Mais, lorsque j'entre dans le moulin, je suis émerveillée par les ouvrages exposés, issus de la collection d'une certaine Monique Alphand ; des pièces des XVIII° et XIX° siècles de toute beauté. J'ai du mal à croire que je ne suis pas en présence d'oeuvres d'artistes contemporains tant la plupart sont loin de tous les clichés qu'on peut avoir en tête concernant les "ouvrages de dame". Il y a surtout des patchworks où sont assemblés de petits coupons de soie, bourrette, brocart, ottoman et tussor, de la laine aussi, des cotons, des gazes, des mousselines... Les couleurs jabottent entre elles, chantonnent ou déclament ;  un jeté de lit du XVIII° constitué  de bretelles de costume masculin brodées de personnages facétieux, d'oiseaux ou de plantes m'enchante. J'imagine, étant donné l'ampleur du travail, que les femmes de la maisonnée se retrouvaient autour de l'ouvrage : il doit garder, emprisonnés dans les fils, les échos des conversations, les riens du quotidien, les confidences, les silences, les amertumes, les désirs, les résignations, de menues révoltes peut-être... Ces travaux évoquent aussi le long ennui des femmes de la bourgeoisie ou de la petite aristocratie condamnées au fil et à l'aiguille sans pouvoir se mêler aux affaires du monde. Ce qui est sous nos yeux aujourd'hui sont les pièces les plus fines, les plus inventives, conservées avec soin parce que leur beauté est indéniable.

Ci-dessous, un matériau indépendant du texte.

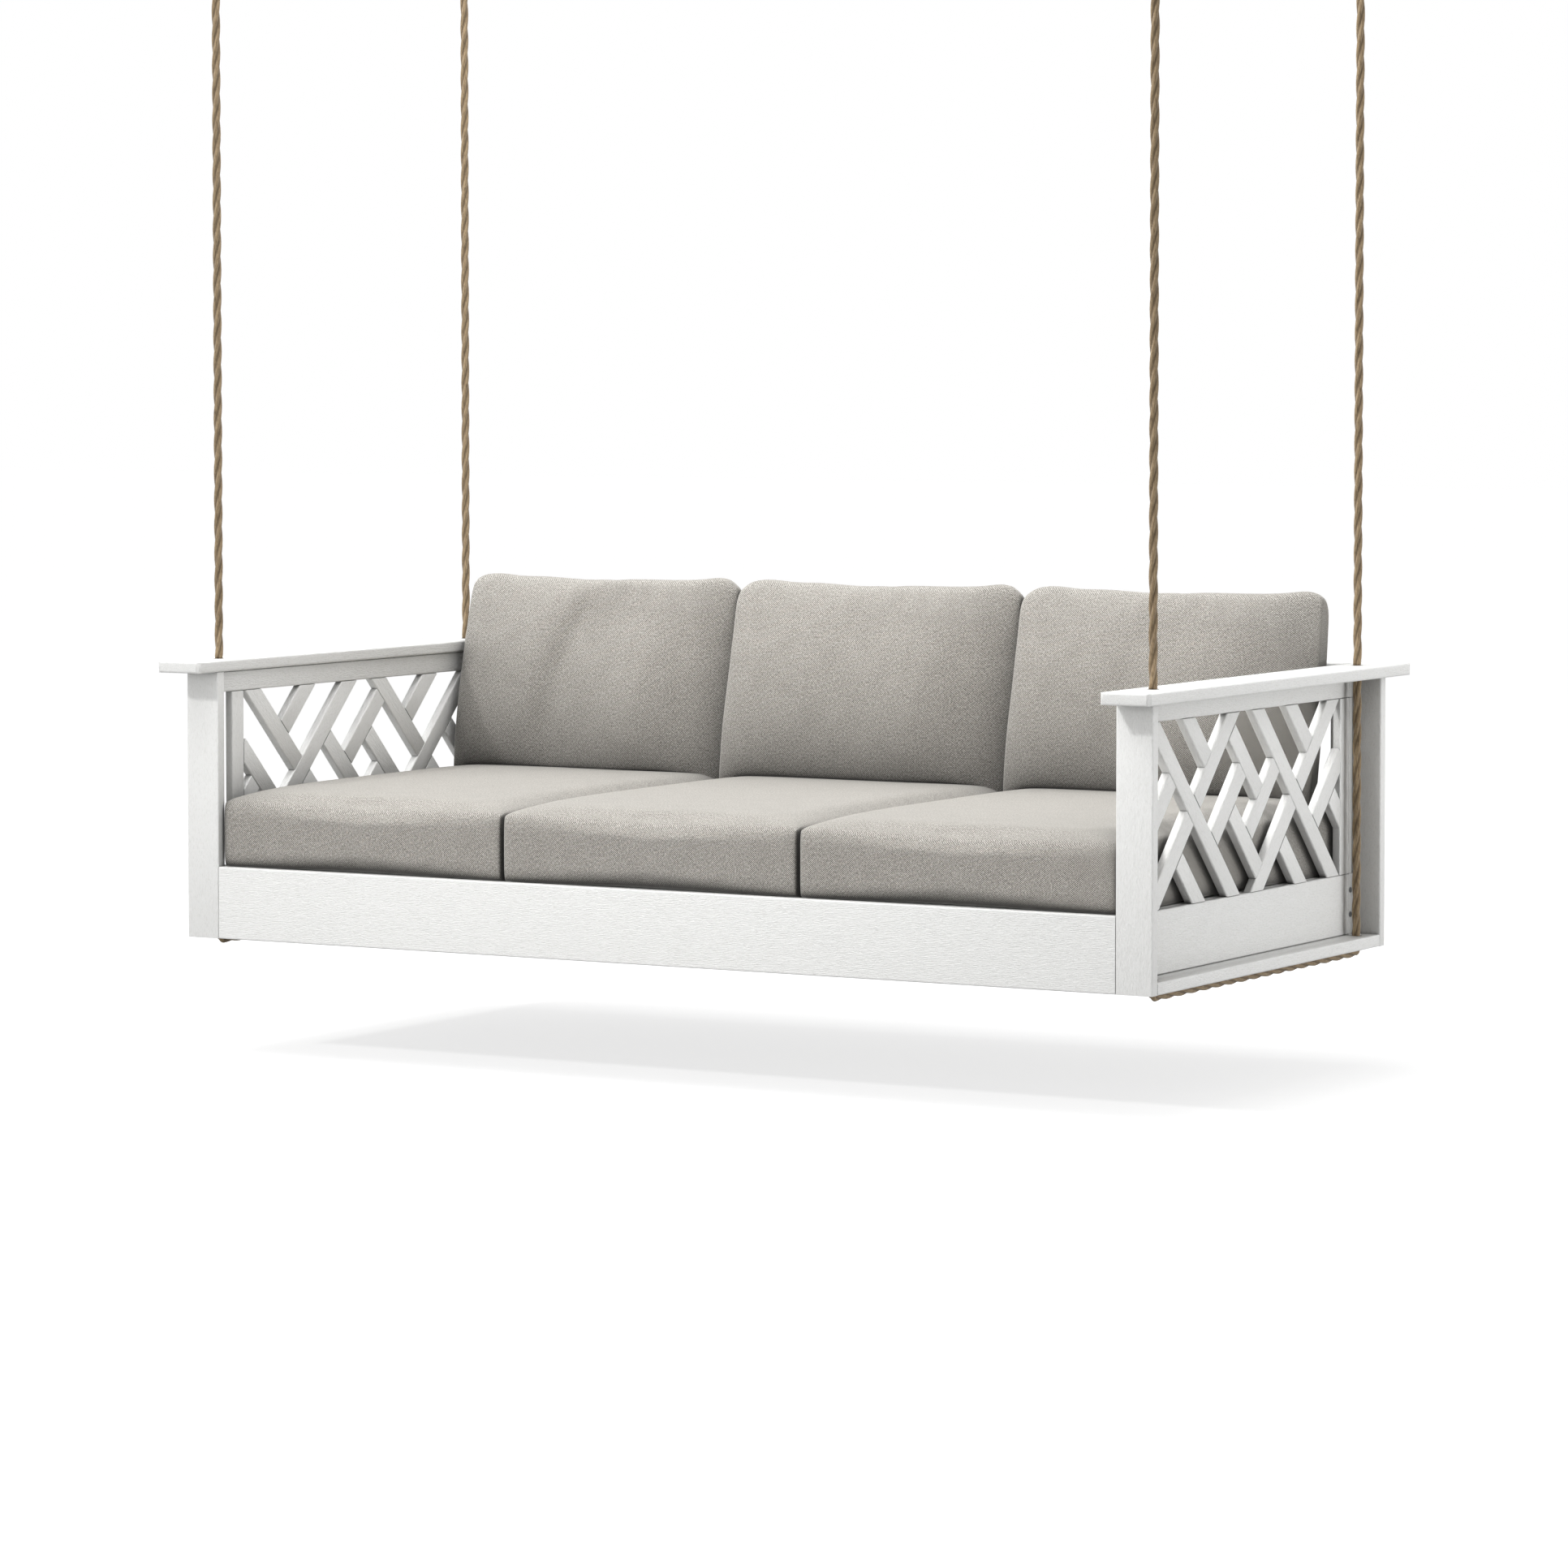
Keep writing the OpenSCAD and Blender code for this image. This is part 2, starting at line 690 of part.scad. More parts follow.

A un autre endroit du village sont exposés des patchworks d'artistes américains, mais aussi le travail virtuose de femmes d'une communauté Amish. Je suis séduite par un tapis qui représente une poule aux couleurs éclatantes, chaque morceau de tissu est traité comme une touche de peinture, le tout rehaussé de broderies délicates, c'est un homme, David Taylor, qui en est l'auteur. Je m'interroge sur la dénomination "art textile" ; serait-ce parce que de nos jours les hommes s'en mêlent aussi ? Plus tard, je vais jeter un oeil curieux sur les manifestations organisées sur le même thème dans les autres villages, mais l'enchantement est rompu, beaucoup trop de tapisseries prétentieuses, surchargées, franchement laides.

J'ai envie de revoir Brodeuses, le film superbe d'Eléonore Faucher, tout en délicatesse. J'adore la scène où l'apprentie-brodeuse se glisse sous le métier à broder pour contempler l'envers du travail  de sa maîtresse et où la caméra révèle l'onirisme des points minuscules, les transparences des jours, les échappées de couleurs et suggère des correspondances magiques entre idées et matières.

Le soir, une surprise m'attend dans ma boîte électronique. Comme je ne reconnais pas le nom et que le message comporte une pièce jointe, je manque le détruire sans autre forme de procès : c'eût été dommage, car c'est une proposition pour participer à un ouvrage collectif, Une histoire de France en 100 monuments ; je dois cette proposition à Jean-Marie Blas de Roblès qui avait aimé mes Fantômes de Sénomagus. Quand je découvre la liste des autres auteurs invités je sens un frémissement que je vais éviter d'analyser : je vois Julia Kristeva, Robert Badinter et surprise, Hubert Nyssen ! J'ai les mains moites... Dans la liste proposée j'ai choisi le cloître de la cathédrale de Fréjus pour son bestiaire et ses motifs végétaux fantastiques. Dans ce lieu réservé à la méditation dont le coeur est un puits et un jardin, j'entrevois les passages d'un monde clos  à l'espace grand ouvert de l'imagination la plus débridée. Samedi matin, j'irais à Fréjus pour me rafraîchir la mémoire.